Your objective: Copy each line that holds "this".

Records shown:

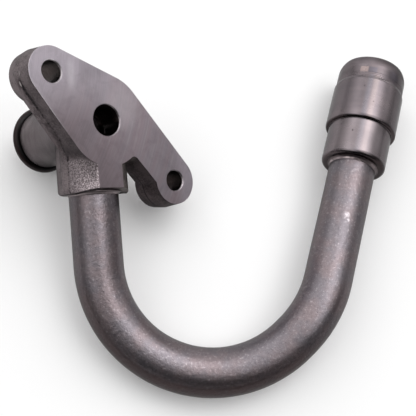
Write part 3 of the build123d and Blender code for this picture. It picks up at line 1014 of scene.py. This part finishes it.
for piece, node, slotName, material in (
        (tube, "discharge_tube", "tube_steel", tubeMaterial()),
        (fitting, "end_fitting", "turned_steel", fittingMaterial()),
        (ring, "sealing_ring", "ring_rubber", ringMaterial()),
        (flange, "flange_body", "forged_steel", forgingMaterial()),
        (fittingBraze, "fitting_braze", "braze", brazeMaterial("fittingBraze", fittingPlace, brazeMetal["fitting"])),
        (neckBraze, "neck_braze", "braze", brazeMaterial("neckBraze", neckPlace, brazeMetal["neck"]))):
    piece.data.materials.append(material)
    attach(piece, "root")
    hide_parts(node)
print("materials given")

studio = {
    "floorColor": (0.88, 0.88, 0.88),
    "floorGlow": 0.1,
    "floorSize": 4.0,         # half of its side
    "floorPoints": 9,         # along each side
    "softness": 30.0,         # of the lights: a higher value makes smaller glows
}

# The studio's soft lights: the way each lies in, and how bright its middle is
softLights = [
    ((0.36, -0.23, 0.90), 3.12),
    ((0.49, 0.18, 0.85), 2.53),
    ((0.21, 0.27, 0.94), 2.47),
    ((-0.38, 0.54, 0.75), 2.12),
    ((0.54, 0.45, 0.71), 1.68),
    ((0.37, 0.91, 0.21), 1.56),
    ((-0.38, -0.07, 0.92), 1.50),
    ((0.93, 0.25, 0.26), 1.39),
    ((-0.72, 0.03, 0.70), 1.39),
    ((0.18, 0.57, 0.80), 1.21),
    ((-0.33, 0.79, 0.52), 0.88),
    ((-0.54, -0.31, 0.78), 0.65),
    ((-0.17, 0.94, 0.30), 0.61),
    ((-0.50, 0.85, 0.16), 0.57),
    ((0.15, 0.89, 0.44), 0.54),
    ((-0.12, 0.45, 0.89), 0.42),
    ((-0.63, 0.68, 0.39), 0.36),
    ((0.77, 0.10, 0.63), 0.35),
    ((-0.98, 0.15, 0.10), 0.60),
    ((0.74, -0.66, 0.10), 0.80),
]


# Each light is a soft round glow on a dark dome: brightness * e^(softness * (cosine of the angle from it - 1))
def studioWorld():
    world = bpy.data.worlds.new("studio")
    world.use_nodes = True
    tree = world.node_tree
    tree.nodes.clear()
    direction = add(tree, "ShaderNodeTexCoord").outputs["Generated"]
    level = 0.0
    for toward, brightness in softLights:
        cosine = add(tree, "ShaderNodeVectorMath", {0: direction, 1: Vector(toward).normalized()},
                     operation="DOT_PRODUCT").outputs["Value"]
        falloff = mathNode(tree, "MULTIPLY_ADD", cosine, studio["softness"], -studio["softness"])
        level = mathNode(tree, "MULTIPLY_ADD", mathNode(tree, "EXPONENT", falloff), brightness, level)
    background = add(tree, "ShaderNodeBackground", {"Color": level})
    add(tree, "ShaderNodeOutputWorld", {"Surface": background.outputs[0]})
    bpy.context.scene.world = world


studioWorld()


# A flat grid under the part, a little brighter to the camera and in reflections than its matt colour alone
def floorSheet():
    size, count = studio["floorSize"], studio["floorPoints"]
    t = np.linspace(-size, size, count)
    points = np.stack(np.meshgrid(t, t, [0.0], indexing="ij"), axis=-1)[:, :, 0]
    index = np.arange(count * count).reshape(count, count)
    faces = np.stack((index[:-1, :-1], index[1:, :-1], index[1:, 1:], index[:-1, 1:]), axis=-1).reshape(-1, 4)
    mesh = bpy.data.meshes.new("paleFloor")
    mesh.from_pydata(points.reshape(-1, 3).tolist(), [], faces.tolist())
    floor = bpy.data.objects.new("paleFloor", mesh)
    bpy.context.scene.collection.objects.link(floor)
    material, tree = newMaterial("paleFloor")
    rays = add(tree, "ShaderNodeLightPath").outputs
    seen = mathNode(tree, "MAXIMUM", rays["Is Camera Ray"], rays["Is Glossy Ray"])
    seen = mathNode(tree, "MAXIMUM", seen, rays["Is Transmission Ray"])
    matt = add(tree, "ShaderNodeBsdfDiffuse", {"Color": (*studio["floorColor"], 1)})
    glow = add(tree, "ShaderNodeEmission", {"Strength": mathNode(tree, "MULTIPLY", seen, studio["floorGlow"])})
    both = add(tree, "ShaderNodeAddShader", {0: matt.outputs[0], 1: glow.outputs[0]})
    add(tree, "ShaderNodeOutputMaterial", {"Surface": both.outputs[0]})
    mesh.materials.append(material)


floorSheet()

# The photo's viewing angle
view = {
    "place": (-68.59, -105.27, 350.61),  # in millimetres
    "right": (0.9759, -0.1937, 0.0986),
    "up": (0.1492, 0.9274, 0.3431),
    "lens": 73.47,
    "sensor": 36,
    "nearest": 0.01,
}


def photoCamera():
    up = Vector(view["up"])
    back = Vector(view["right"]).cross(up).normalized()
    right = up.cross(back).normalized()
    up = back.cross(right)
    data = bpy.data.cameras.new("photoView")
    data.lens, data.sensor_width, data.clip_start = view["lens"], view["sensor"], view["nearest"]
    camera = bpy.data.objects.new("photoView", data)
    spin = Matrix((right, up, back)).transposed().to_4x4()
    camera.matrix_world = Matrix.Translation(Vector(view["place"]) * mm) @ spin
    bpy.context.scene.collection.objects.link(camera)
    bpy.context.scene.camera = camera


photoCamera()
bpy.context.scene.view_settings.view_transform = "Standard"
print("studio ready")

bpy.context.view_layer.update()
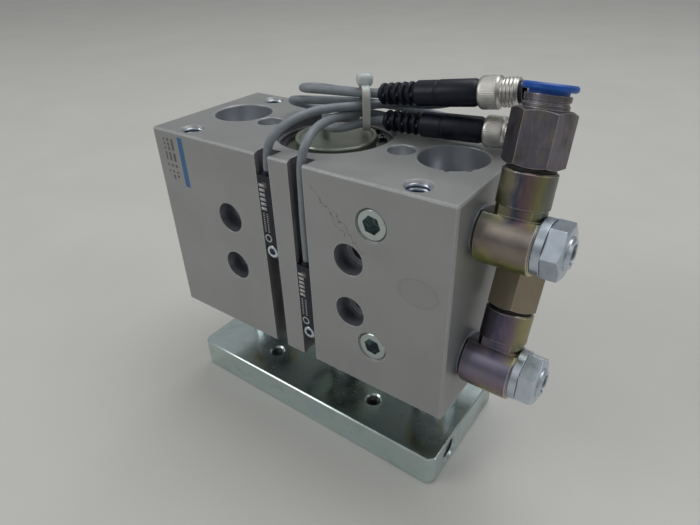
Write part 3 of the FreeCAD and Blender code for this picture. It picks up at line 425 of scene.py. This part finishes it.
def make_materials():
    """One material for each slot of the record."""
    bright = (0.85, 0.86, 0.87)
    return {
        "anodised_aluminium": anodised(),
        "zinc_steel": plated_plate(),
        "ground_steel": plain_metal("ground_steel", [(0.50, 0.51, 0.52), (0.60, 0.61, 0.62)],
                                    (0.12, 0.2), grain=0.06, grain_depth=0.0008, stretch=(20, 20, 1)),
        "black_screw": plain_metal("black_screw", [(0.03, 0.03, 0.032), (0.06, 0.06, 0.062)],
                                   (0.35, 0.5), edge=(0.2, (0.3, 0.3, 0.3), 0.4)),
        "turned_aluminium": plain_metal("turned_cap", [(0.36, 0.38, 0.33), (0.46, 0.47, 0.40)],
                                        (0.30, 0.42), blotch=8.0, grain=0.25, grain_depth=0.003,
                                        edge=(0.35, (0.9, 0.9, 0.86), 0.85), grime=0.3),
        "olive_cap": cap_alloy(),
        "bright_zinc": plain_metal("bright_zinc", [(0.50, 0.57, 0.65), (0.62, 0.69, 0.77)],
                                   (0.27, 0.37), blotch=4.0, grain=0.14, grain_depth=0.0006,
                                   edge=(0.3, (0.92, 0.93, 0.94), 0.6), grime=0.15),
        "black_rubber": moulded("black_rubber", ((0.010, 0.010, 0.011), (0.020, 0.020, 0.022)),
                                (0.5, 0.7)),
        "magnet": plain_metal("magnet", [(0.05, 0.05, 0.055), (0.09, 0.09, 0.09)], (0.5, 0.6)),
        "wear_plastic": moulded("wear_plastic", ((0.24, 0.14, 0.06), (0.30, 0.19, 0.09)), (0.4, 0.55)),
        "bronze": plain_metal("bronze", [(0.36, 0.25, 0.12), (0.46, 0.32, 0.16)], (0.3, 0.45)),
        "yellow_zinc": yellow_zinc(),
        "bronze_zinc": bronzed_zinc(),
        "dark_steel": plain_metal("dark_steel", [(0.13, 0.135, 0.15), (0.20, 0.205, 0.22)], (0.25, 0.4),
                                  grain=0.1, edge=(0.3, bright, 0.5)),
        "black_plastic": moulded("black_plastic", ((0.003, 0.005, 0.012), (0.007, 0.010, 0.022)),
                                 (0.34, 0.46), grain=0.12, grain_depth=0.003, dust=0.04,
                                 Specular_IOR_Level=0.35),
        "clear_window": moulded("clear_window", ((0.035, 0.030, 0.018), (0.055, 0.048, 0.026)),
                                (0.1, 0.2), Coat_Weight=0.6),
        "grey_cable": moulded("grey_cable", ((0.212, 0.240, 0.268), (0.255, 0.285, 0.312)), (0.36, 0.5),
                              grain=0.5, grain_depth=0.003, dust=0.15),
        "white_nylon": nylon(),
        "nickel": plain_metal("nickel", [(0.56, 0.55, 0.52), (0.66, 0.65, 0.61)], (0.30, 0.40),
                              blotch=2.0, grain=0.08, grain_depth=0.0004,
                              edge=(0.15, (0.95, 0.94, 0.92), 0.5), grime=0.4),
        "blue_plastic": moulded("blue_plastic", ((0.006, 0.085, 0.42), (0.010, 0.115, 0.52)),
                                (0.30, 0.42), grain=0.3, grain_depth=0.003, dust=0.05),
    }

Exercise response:
Write part 3 of the build123d and Blender code for this picture. It picks up at line 1014 of scene.py. This part finishes it.
Write part 3 of the FreeCAD and Blender code for this picture. It picks up at line 425 of scene.py. This part finishes it.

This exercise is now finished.